Resampling-based approaches for person fit assessment in cognitive diagnosis modeling

Abstract

Detection of aberrant response patterns is of primary importance in educational and psychological measurement because the discrepancy between examinee’s ability and test performance could lead to inappropriate remediation measures wasting teacher’s and student’s efforts or invalid selection decisions leading to serious consequences. Person Fit (PF) analysis principally aims to identify such response patterns. However, in cognitive diagnosis modelling, there is a dearth of research on PF literature.

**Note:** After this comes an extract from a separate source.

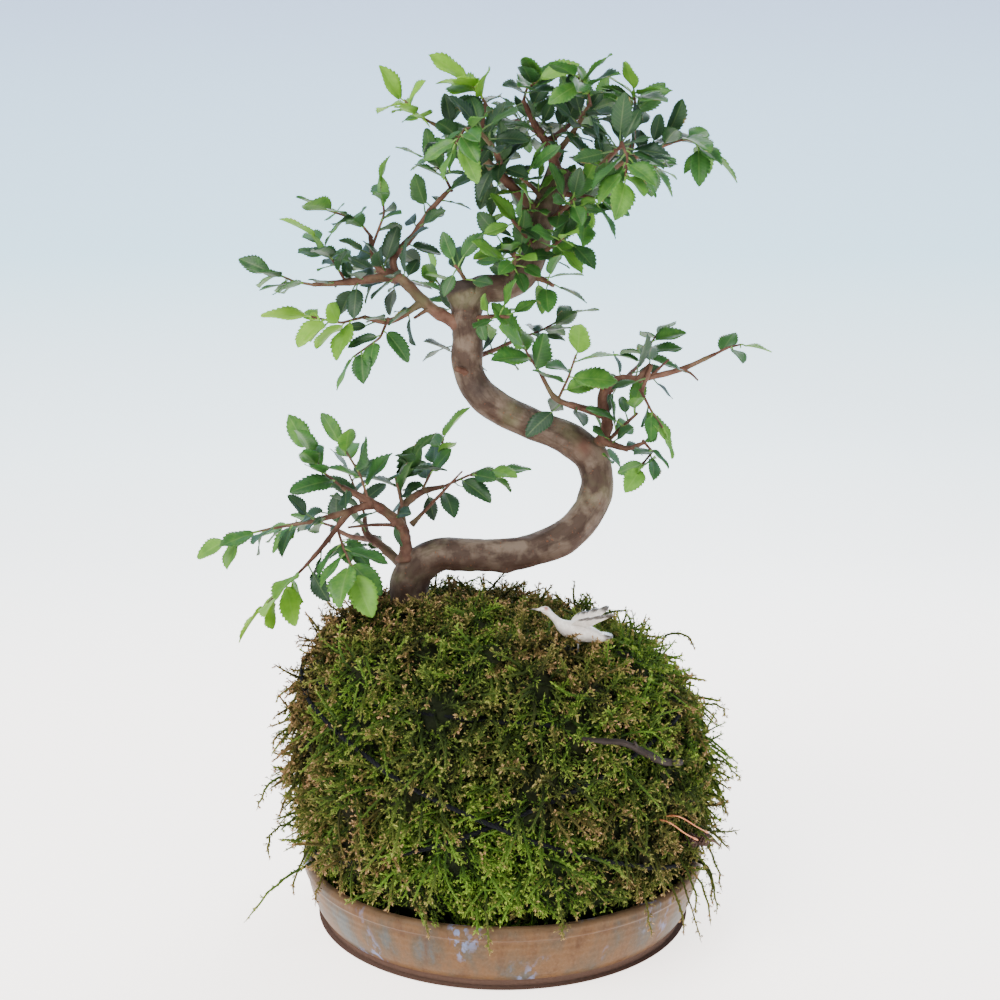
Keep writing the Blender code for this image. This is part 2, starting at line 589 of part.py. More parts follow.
def build_shoot(name, steps, count, size, parent_tree, others, material, rng):
    """A leafy shoot: stem and alternate leaves in one body, kept clear of all that stands."""
    route = route_of([(x, y, z, 0.55 - 0.1 * k) for k, (x, y, z) in enumerate(steps)])
    heading = (route[1][0] - route[0][0]).normalized()
    foot = seat(parent_tree, route[0][0] - heading * 0.001, heading, route[0][1], REST_GAP)
    if (foot - route[0][0]).dot(heading) > 0.7 * (route[1][0] - route[0][0]).length:
        route[1] = (foot + heading * 0.002, route[1][1])
    route[0] = (foot, route[0][1])
    points, radii = zip(*route)
    shoot = add_object(name, tube_mesh(points, radii, 4), material, 60.0)
    length_so_far = [0.0]
    for here, ahead in zip(points, points[1:]):
        length_so_far.append(length_so_far[-1] + (ahead - here).length)
    total = length_so_far[-1]
    own = []
    placed = 0
    for k in range(count):
        share = 0.16 + 0.84 * k / (count - 1)
        along_stem = share * total
        i = max(n for n in range(len(points) - 1) if length_so_far[n] <= along_stem + 1e-9)
        span = length_so_far[i + 1] - length_so_far[i]
        mix = min(0.98, (along_stem - length_so_far[i]) / span)
        base = points[i].lerp(points[i + 1], mix)
        tangent = (points[i + 1] - points[i]).normalized()
        side = tangent.cross(Vector((0.0, 0.0, 1.0)))
        side = side.normalized() if side.length > 0.2 else Vector((0.0, -1.0, 0.0))
        flip = 1.0 if k % 2 else -1.0
        last = k == count - 1
        done = False
        for attempt in range(60):
            spread = rng.uniform(0.55, 1.0) if not last else 0.05
            twist = rng.uniform(-0.5, 0.5) * (1 + attempt / 9)
            along = (tangent * (1.0 - 0.55 * spread) + side * (flip * spread)).normalized()
            along = Matrix.Rotation(twist, 3, tangent) @ along
            along = Matrix.Rotation(rng.uniform(-0.2, 0.2) * (1 + attempt / 9), 3, side) @ along
            shrink = 1.0 - 0.5 * attempt / 60
            length = LEAF_LENGTH * TREE_SCALE * size * rng.uniform(0.82, 1.12) * shrink
            outward = Vector((base.x - 0.005, base.y, 0.0)).normalized() * 0.35
            normal = outward + Vector((rng.uniform(-0.45, 0.45), rng.uniform(-1.0, 0.2), 0.8))
            normal = (normal - along * normal.dot(along)).normalized()
            corners, upper, lower = leaf_corners(base, along, normal, length, rng.uniform(0.05, 0.3))
            blade = [base + along * (STALK * TREE_SCALE)] + corners[1:]
            probe = leaf_tree(blade, upper, lower, LEAF_GAP)
            if any(probe.overlap(tree) for tree in own):
                continue
            middle = (corners[0] + corners[3]) * 0.5
            reach = length * 0.6 + LEAF_GAP
            near = [t for t, c, r in others if (c - middle).length < r + reach]
            stem_probe = tree_of_points(points, radii)
            if probe.overlap(stem_probe):
                continue
            if any(probe.overlap(tree) for tree in near):
                continue
            done = True
            break
        if not done:
            continue
        own.append(probe)
        placed += 1
        leaf = add_object("leaf", leaf_mesh(corners, upper, lower), material)
        apply_boolean(shoot, leaf, "UNION")
    return shoot, placed


def tree_of_points(points, radii):
    """Search tree over a coarse tube."""
    bm = tube_mesh(list(points), list(radii), 5)
    tree = BVHTree.FromBMesh(bm)
    bm.free()
    return tree


def bounds_of(item):
    """Search tree, centre and radius of an object's vertices."""
    corners = [vertex.co for vertex in item.data.vertices]
    centre = sum(corners, Vector()) / len(corners)
    return tree_of(item), centre, max((corner - centre).length for corner in corners)


# ---------------------------------------------------------------- small things on the moss
def surface_spot(x, share, front=True):
    """Angle on the ball whose outside point has this x, on the front or the back."""
    best = None
    for k in range(720):
        angle = math.pi + math.pi * k / 720 if front else math.pi * k / 720
        miss = abs(ball_point(angle, share).x - x)
        if best is None or miss < best[0]:
            best = (miss, angle)
    return best[1]


def over_ball(x, share, lift):
    """Point above the front of the mat at this x and height share."""
    angle = surface_spot(x * BALL_RADIUS / 0.067, share)
    return ball_point(angle, share) + ball_normal(angle, share) * lift


def build_litter(bark, cone, stalk):
    """Dead twig, paired cones and two spent moss stalks."""
    twig_points = [over_ball(0.050, 0.600, 0.0062), over_ball(0.040, 0.640, 0.0072),
                   over_ball(0.032, 0.690, 0.0086), over_ball(0.020, 0.720, 0.0098)]
    radii = [0.0010, 0.0011, 0.0009, 0.0006]
    twig = add_object("dead_twig", tube_mesh(twig_points, radii, 6), bark)
    prop_angle = surface_spot(0.046, 0.62)
    prop = [ball_point(prop_angle, 0.62) + ball_normal(prop_angle, 0.62) * (REST_GAP + 0.0002),
            over_ball(0.046, 0.617, 0.0064)]
    leg = add_object("leg", tube_mesh(prop, [0.0006, 0.0006], 5), bark)
    apply_boolean(twig, leg, "UNION")

    first = over_ball(0.0555, 0.315, 0.0058)
    second = first + Vector((0.0039, 0.0010, 0.0002))
    bm = bmesh.new()
    bmesh.ops.create_icosphere(bm, subdivisions=2, radius=0.0024)
    bmesh.ops.translate(bm, verts=bm.verts, vec=first)
    cones = add_object("cone_pair", bm, cone)
    bm = bmesh.new()
    bmesh.ops.create_icosphere(bm, subdivisions=2, radius=0.0024)
    bmesh.ops.translate(bm, verts=bm.verts, vec=second)
    apply_boolean(cones, add_object("cone", bm, cone), "UNION")
    tail = tube_mesh([second, second + Vector((0.003, 0, -0.0006)),
                      second + Vector((0.0055, 0, -0.0024))], [0.0006, 0.0004, 0.0003], 5)
    apply_boolean(cones, add_object("tail", tail, cone), "UNION")
    angle = surface_spot(0.0555, 0.315)
    rest = ball_point(angle, 0.315) + ball_normal(angle, 0.315) * (REST_GAP + 0.0002)
    stem = tube_mesh([first, rest], [0.0006, 0.0006], 5)
    apply_boolean(cones, add_object("stem", stem, cone), "UNION")

    made = [twig, cones]
    for name, x in (("moss_stalk_1", 0.0440), ("moss_stalk_2", 0.0480)):
        spot = surface_spot(x, 0.42)
        base = ball_point(spot, 0.42) + ball_normal(spot, 0.42) * (REST_GAP + 0.0002)
        route = [(base, 0.0004), (over_ball(x + 0.001, 0.44, 0.0075), 0.0004),
                 (over_ball(x + 0.005, 0.39, 0.0105), 0.00035),
                 (over_ball(x + 0.008, 0.355, 0.0115), 0.0003)]
        points, radii = smooth_route(route, 2)
        made.append(add_object(name, tube_mesh(points, radii, 5), stalk))
    return made


def build_crane(glaze, metal):
    """Small porcelain crane standing on a wire pin pushed into the moss."""
    angle = surface_spot(0.0240, 0.94)
    seat_point = ball_point(angle, 0.94)
    centre = seat_point + Vector((0.0, 0.0, 0.0075))
    bm = bmesh.new()
    bmesh.ops.create_uvsphere(bm, u_segments=10, v_segments=7, radius=1.0)
    stretch = Matrix.Diagonal((0.0066, 0.0030, 0.0030, 1.0))
    turn = Matrix.Rotation(math.radians(14), 4, "Y")
    bmesh.ops.transform(bm, matrix=Matrix.Translation(centre) @ turn @ stretch, verts=bm.verts)
    crane = add_object("crane_figurine", bm, glaze, 60.0)

    def join(points, radii, sides):
        part = [centre + Vector(point) for point in points]
        apply_boolean(crane, add_object("bit", tube_mesh(part, radii, sides), glaze), "UNION")

    join([(-0.0045, 0.0, 0.0010), (-0.0070, 0.0, 0.0035), (-0.0095, 0.0, 0.0062)],
         [0.0017, 0.0012, 0.0010], 7)
    join([(-0.0088, 0.0, 0.0056), (-0.0105, 0.0, 0.0068), (-0.0120, 0.0, 0.0069)],
         [0.0012, 0.0014, 0.0006], 7)
    join([(-0.0114, 0.0, 0.0069), (-0.0152, 0.0, 0.0071)], [0.0006, 0.0001], 6)
    join([(0.0040, 0.0, -0.0012), (0.0085, 0.0, -0.0022), (0.0112, 0.0, -0.0018)],
         [0.0020, 0.0014, 0.0004], 7)
    for flip in (-1.0, 1.0):
        wing = bmesh.new()
        outline = [(-0.0030, 0.0010, 0.0012), (0.0030, 0.0010, 0.0010), (0.0090, 0.0062, 0.0052),
                   (0.0118, 0.0078, 0.0070), (0.0060, 0.0080, 0.0068), (0.0000, 0.0056, 0.0046)]
        top = [wing.verts.new(centre + Vector((x, y * flip, z + 0.0005))) for x, y, z in outline]
        low = [wing.verts.new(centre + Vector((x, y * flip, z - 0.0005))) for x, y, z in outline]
        wing.faces.new(top)
        wing.faces.new(list(reversed(low)))
        for k in range(len(top)):
            n = (k + 1) % len(top)
            wing.faces.new((top[n], top[k], low[k], low[n]))
        apply_boolean(crane, add_object("wing", wing, glaze), "UNION")

    pin_top = centre + Vector((0.0, 0.0, -0.0030 - REST_GAP - 0.0002))
    pin = tube_mesh([seat_point + Vector((0.0, 0.0, 0.0006)), pin_top], [0.0004, 0.0004], 6)
    return [crane, add_object("crane_pin", pin, metal)]


def gather_under_root():
    """Parent every sub-part to one empty at the origin."""
    root = bpy.data.objects.new("kokedama", None)
    bpy.context.scene.collection.objects.link(root)
    for item in bpy.context.scene.collection.objects:
        if item is not root:
            item.parent = root


def main():
    """Build every sub-part."""
    clear_scene()
    glaze = make_material("stoneware_glaze", (0.25, 0.19, 0.14), 0.35)
    moss = make_material("moss_green", (0.07, 0.12, 0.03), 0.9)
    soil = make_material("soil_brown", (0.05, 0.03, 0.02), 0.95)
    cord = make_material("cord_blue_black", (0.015, 0.018, 0.028), 0.7)
    bark = make_material("elm_bark", (0.18, 0.12, 0.08), 0.85)
    twig = make_material("twig_bark", (0.20, 0.10, 0.06), 0.8)
    leaves = (
        make_material("leaf_dark", (0.02, 0.07, 0.03), 0.45),
        make_material("leaf_green", (0.05, 0.20, 0.04), 0.45),
        make_material("leaf_young", (0.28, 0.50, 0.06), 0.5),
    )
    cone = make_material("cone_brown", (0.08, 0.03, 0.02), 0.7)
    stalk = make_material("stalk_orange", (0.55, 0.14, 0.04), 0.6)
    china = make_material("crane_white", (0.80, 0.75, 0.68), 0.3)
    metal = make_material("pin_steel", (0.35, 0.35, 0.36), 0.35, 1.0)

    build_saucer(glaze)
    build_ball(moss, soil)
    build_cords(cord)
    trunk = build_trunk(bark)
    trunk_tree = tree_of(trunk)
    standing = [bounds_of(trunk)]
    branches = {}
    for name, limbs in BRANCHES:
        branch = build_branch(name, limbs, trunk_tree, twig)
        branches[name] = branch
        standing.append(bounds_of(branch))
    rng = random.Random(7)
    for name, parent, steps, count, size, age in SHOOTS:
        parent_tree = tree_of(branches[parent])
        shoot, _ = build_shoot(name, steps, count, size, parent_tree, standing, leaves[age], rng)
        standing.append(bounds_of(shoot))
    build_litter(twig, cone, stalk)
    build_crane(china, metal)
    gather_under_root()


main()
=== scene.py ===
"""Elm kokedama on a saucer: the fine surfaces round its CAD frame.

Everything is in metres in the frame of the part: the origin is the centre of the
saucer's underside, +Z is up and +Y runs to the back.
"""

from __future__ import annotations

import itertools
import json
import logging
import math
from dataclasses import dataclass, field
from enum import Enum

import bpy
import numpy as np
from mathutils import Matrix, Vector

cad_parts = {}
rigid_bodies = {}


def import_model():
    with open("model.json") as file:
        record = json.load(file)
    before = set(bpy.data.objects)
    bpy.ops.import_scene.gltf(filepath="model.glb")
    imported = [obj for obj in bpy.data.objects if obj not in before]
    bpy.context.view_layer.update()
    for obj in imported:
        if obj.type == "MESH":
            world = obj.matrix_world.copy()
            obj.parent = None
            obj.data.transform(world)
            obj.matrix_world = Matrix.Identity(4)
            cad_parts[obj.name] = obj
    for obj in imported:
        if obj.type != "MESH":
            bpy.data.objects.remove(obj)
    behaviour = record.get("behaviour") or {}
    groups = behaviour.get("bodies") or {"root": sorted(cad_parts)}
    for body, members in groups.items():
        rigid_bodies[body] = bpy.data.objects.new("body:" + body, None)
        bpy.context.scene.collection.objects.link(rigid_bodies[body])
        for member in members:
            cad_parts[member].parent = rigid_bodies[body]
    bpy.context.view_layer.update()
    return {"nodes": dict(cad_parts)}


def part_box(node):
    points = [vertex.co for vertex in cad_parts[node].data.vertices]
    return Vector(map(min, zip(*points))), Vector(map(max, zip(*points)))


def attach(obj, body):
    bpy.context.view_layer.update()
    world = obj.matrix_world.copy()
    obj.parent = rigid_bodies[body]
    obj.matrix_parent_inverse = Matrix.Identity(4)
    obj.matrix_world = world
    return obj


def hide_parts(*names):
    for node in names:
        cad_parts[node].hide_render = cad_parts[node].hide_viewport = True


LOG = logging.getLogger("kokedama")
MM = 0.001
GOLDEN_ANGLE = 2.399963
TOP_SHARE = 0.985
Array = np.ndarray
Material = bpy.types.Material
Socket = bpy.types.NodeSocket
Draws = np.random.Generator
Point = tuple[float, float, float]
Colour = tuple[float, float, float]
Stops = tuple[tuple[float, Colour], ...]
Frond = tuple[Array, Array, Array, Array]


# ------------------------------------------------------------------ numbers
def lattice_noise(points: Array, seed: int) -> Array:
    """Smooth random values between -1 and 1 at points in space.

    Args:
        points: Positions, one row each, one lattice cell per unit.
        seed: Which of the endless noise fields to read.

    Returns:
        One value per point.
    """
    cell = np.floor(points).astype(np.int64)
    part = points - cell
    part = part * part * (3.0 - 2.0 * part)
    total = np.zeros(len(points))
    for corner in itertools.product((0, 1), repeat=3):
        at = cell + np.array(corner)
        mixed = (at[:, 0] * 73856093) ^ (at[:, 1] * 19349663) ^ (at[:, 2] * 83492791) ^ (seed * 2654435761)
        mixed = (mixed ^ (mixed >> 13)) * 1274126177
        value = ((mixed ^ (mixed >> 16)) & 0xFFFF) / 32767.5 - 1.0
        weight = np.ones(len(points))
        for axis in range(3):
            weight = weight * (part[:, axis] if corner[axis] else 1.0 - part[:, axis])
        total += value * weight
    return total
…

This study attempts to bridge this gap by investigating the viability of resampling-based approaches (Sinharay, 2016), whether they can provide more accurate classification of aberrant examinees than the traditional approach of assuming normality. The first procedure for resampling utilizes the parametric bootstrap (Efron, 1979). It fixes the attribute pattern and uses it to simulate bootstrapped response patterns assuming the item parameters are known. The second procedure, on the other hand, employs the posterior distribution of each response pattern and uses it to generate response patterns, also, on the assumption that the item parameters are known. Likelihood- and residual-based PF statistics are considered in this study using the Generalized Deterministic Inputs, Noisy 'And' gate (G-DINA; de la Torre, 2011) model. Preliminary simulation results showed that, compared to the traditional approach, the two resampling approaches have well-controlled Type I error rates for the likelihood-based statistics. It was found that there is a very small difference between the two resampling-based approaches and both of them work well with likelihood-based PF statistics. The residual-based statistics, on the other hand, perform very poorly in all three approaches.